Merchandise from mainland China didn't start arriving until 1980. The country has recently seen an economic boom built on exports. But many of us do not know much about China other than that it's where our shirt came from, and that it has a Great Wall. Historians will say that China invented paper and gunpowder and the compass and fireworks and a bunch of other cool stuff, but many Americans think of the Chinese inventing ways to counterfeit Hollywood movies. We know that there are something like 1.3 billion Chinese, but we'd be hard-pressed to name a single one of them. Who among us, today, can name China's president, or prime minister, or Supreme Leader, or whatever he's called? Here's a stumper: Is China still communist?
Of course there are people who are highly informed, such as George Mason University government professor Frances Harbour, who was so disgusted by the working conditions in Chinese factories that she tried to boycott anything made in China. Her boycott lasted about a year before she gave up. She realized that China wasn't the only country with sweatshops. And she found it hard to go without Chinese merchandise.

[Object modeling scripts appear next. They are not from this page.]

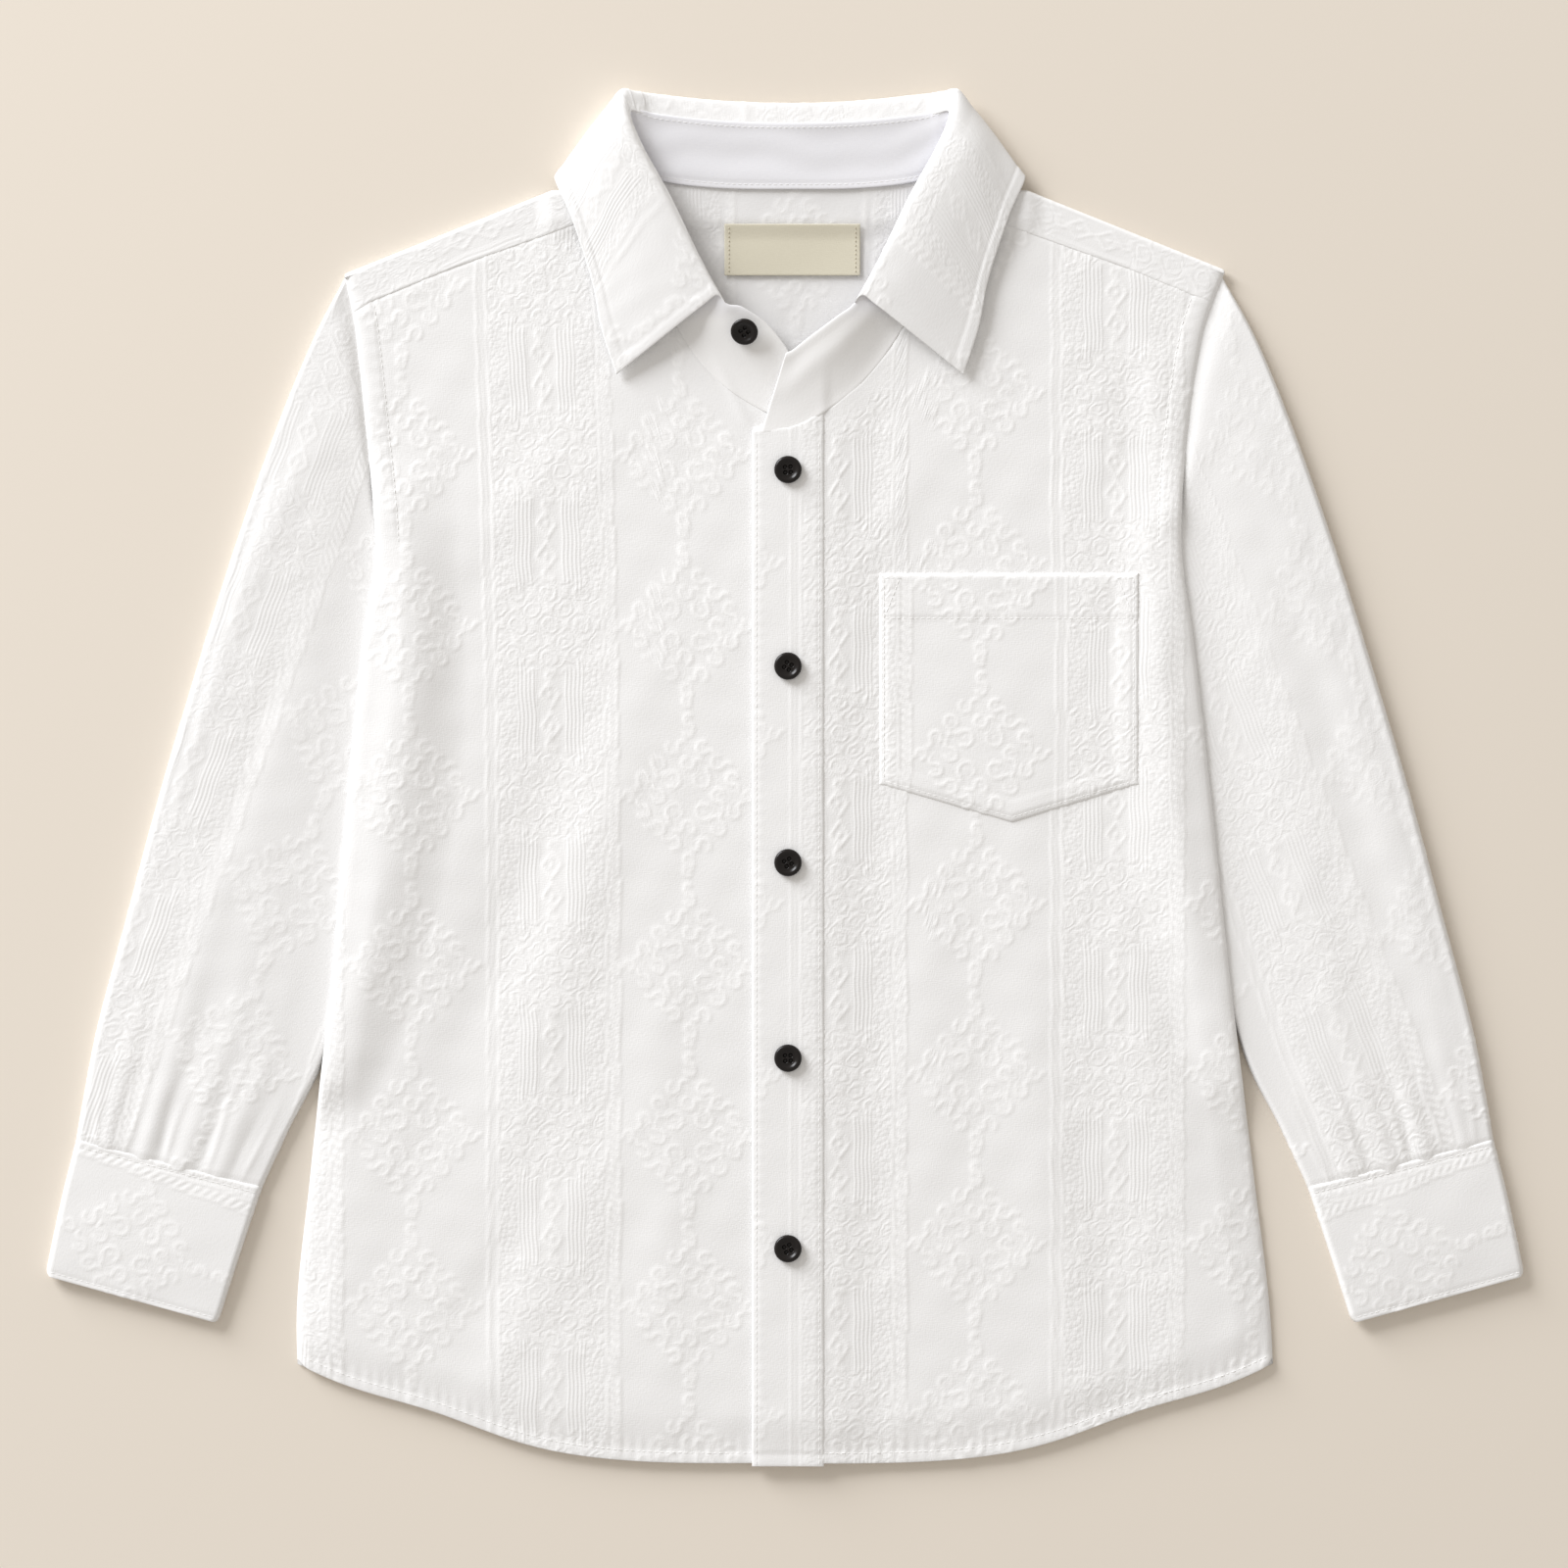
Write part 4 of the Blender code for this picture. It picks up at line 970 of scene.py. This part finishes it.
def share_across(spread):
    """Share of a flattened layer's width, for places round it."""
    return 0.5 * (1 - np.cos(math.pi * spread))


def flat_ring(x, y, spread, heights, rolls, cloth, under):
    """Rings of a flattened tube: x, y and height of a layer whose skin stands off its cloth's middle."""
    outer, inner = joined(x[:, 0], y[:, 0]), joined(x[:, -1], y[:, -1])
    width = np.linalg.norm(inner - outer, axis=-1)[:, None]
    inset = share_across(np.minimum(spread, 1 - spread))[None, :] * width
    opening = np.sqrt(1 - (1 - np.minimum(inset / rolls, 1)) ** 2)
    way = (outer - inner) / width
    push = np.where(spread < 0.5, 1, -1)[None, :] * (1 - opening) * cloth
    offset = way[:, None, :] * push[..., None]
    middle = CLOTH / 2 + heights / 2
    z = middle + (-1 if under else 1) * opening * (heights / 2 + cloth)
    return offset, z


def spread_of(count):
    """Places round a flattened layer, closer together at its two folds."""
    even = np.linspace(0, 1, count)
    shares = 0.85 * even + 0.15 * share_across(even)
    return np.arccos(np.clip(1 - 2 * shares, -1, 1)) / math.pi


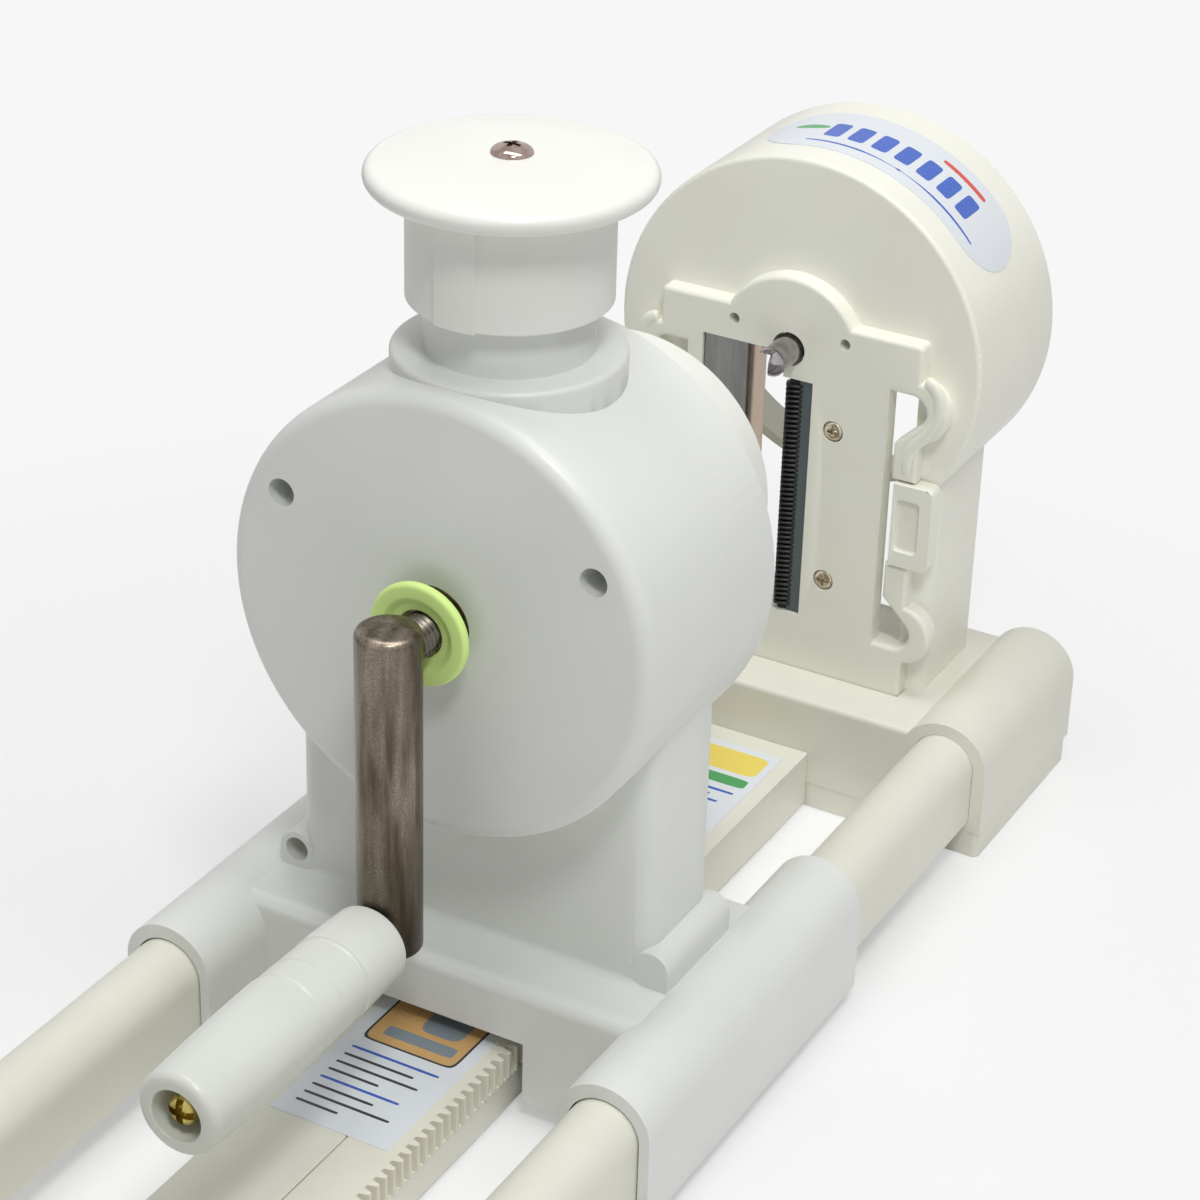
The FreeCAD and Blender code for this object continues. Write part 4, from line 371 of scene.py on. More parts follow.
def grid_faces(rows: int, columns: int, wrap_rows: bool = False) -> np.ndarray:
    """Quads of a grid of points, each row of which closes on itself.

    Args:
        rows: Points along the first parameter.
        columns: Points along the second parameter.
        wrap_rows: Whether the last row joins the first.

    Returns:
        One row of four point numbers for each quad.
    """
    i = np.arange(rows if wrap_rows else rows - 1)[:, None]
    j = np.arange(columns)[None, :]
    i1, j1 = (i + 1) % rows, (j + 1) % columns
    quads = np.stack(np.broadcast_arrays(i * columns + j, i * columns + j1, i1 * columns + j1, i1 * columns + j), -1)
    return quads.reshape(-1, 4)


def rounded(corners: Sequence[Triple], steps: int = 6) -> np.ndarray:
    """A polyline with its corners rounded.

    Each corner is (a, b, radius). A corner with a radius becomes the quadratic curve from one tangent point to the
    other with the corner as its control point, which lies close to the arc.

    Args:
        corners: Places along and across the profile, each with its radius.
        steps: Points on each rounded corner.

    Returns:
        An array of (a, b) points.
    """
    table = np.asarray(corners, float)
    out = [table[:1, :2]]
    t = np.linspace(0.0, 1.0, steps)[:, None]
    for before, at, after in zip(table[:-2], table[1:-1], table[2:]):
        if at[2] <= 0.0:
            out.append(at[None, :2])
            continue
        to_before, to_after = before[:2] - at[:2], after[:2] - at[:2]
        to_before /= np.linalg.norm(to_before)
        to_after /= np.linalg.norm(to_after)
        half = math.acos(float(np.clip(to_before @ to_after, -1.0, 1.0))) / 2.0
        reach = at[2] / math.tan(half)
        start, end = at[:2] + to_before * reach, at[:2] + to_after * reach
        out.append((1 - t) ** 2 * start + 2 * t * (1 - t) * at[:2] + t**2 * end)
    out.append(table[-1:, :2])
    return np.vstack(out)


def around(along: np.ndarray, radius: np.ndarray, angle: np.ndarray, axis: Axis, centre: Sequence[float],
           ring: bool = False) -> Surface:
    """Rows of points round an axis.

    The point in row s at angle t is along(s, t) on the axis plus radius(s, t) times (cos t, sin t) across it. An
    end row with radius 0 closes to a pole, whose doubles are merged later.

    Args:
        along: Place on the axis, one row for each step of the profile.
        radius: Distance from the axis, the same.
        angle: Angle of each column.
        axis: The axis.
        centre: A point on the axis, from which "along" is counted.
        ring: Whether the last row joins the first.

    Returns:
        The surface.
    """
    along, radius, angle = np.broadcast_arrays(along, radius, angle[None, :])
    across, up = radius * np.cos(angle), radius * np.sin(angle)
    parts = (across, along, -up) if axis is Axis.Y else (across, up, along)
    points = np.stack(parts, -1).reshape(-1, 3) + np.asarray(centre, float)
    return Surface(points, grid_faces(*along.shape, wrap_rows=ring))


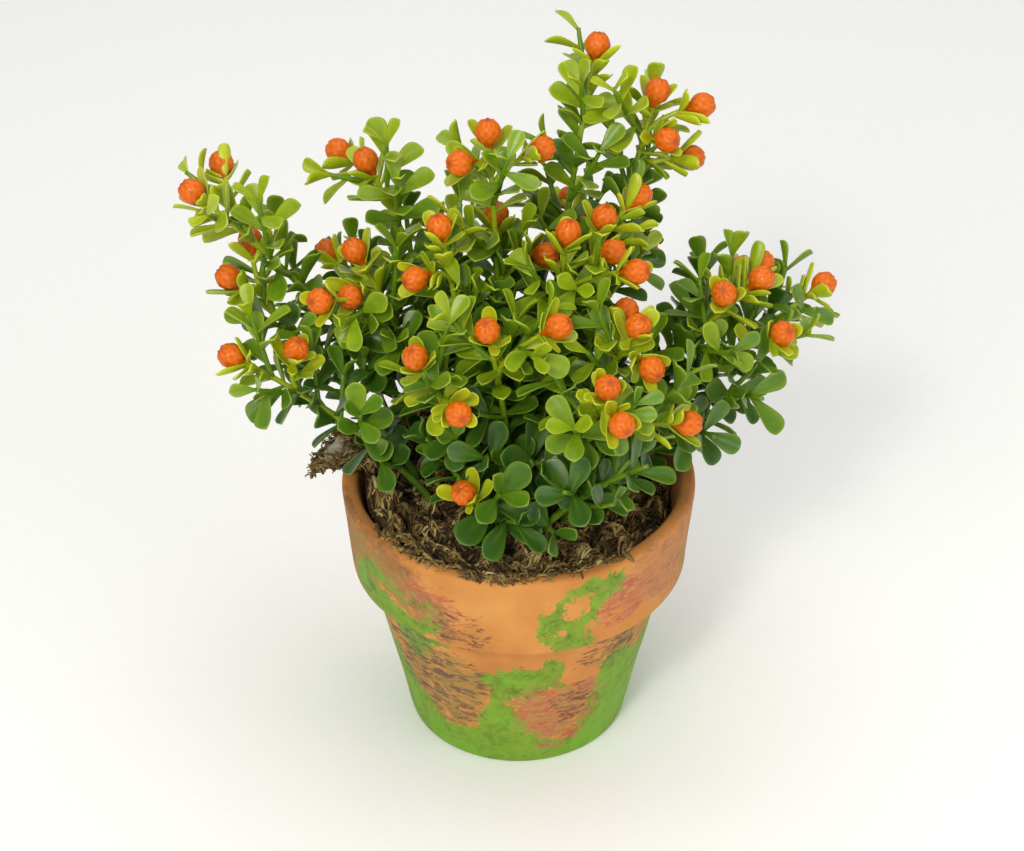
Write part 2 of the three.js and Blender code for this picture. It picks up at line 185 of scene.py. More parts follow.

"I would have had to make my own clothes, practically," she says.
The problems with foreign imports have put a spotlight on the FDA. Democrats in Congress have assailed the FDA for being lax on food safety. "Food safety at the FDA is a stepchild," charges Rep. Rosa DeLauro, a Democrat from Connecticut. "It is nothing about prevention. It is all about after-the-fact."
The FDA has created a new position, the assistant commissioner for food protection. That would be David Acheson, who says he wants to think strategically, identify the biggest risks, try to do more than just play defense.
"Simply putting more inspectors at the ports isn't the answer," he says. "We need to move further upstream, looking at what is euphemistically called the whole life cycle of food."
Acheson points out that several of the biggest food safety scares of the past year were entirely domestic: spinach, then lettuce, then peanut butter.
"Whatever is propped up as the latest crisis is what everybody focuses on," he says. "We can't afford to do that here. We can't afford to say, food safety is all about China."
The ultimate consequences of free trade, of open borders, of the ubiquity of the shipping container that goes right from boat to truck to train to all over the place, remains an unknown. If you're a big-picture guy like Clark, you see the world as a vast petri dish.
"We've been moving around the planet for about 50, 75 thousand years," Clark says. "As we move, we carry with us large animals . . . cattle, horses, pigs, dogs . . . and they all bring their own little companions with them. The horse brought us the common cold. Cattle bring us smallpox. The big difference is the speed with which it all happens now. The speed has increased so fast, and to such a high degree, that it does become a genuinely novel condition on the planet."
The experiment is underway. No one's in charge.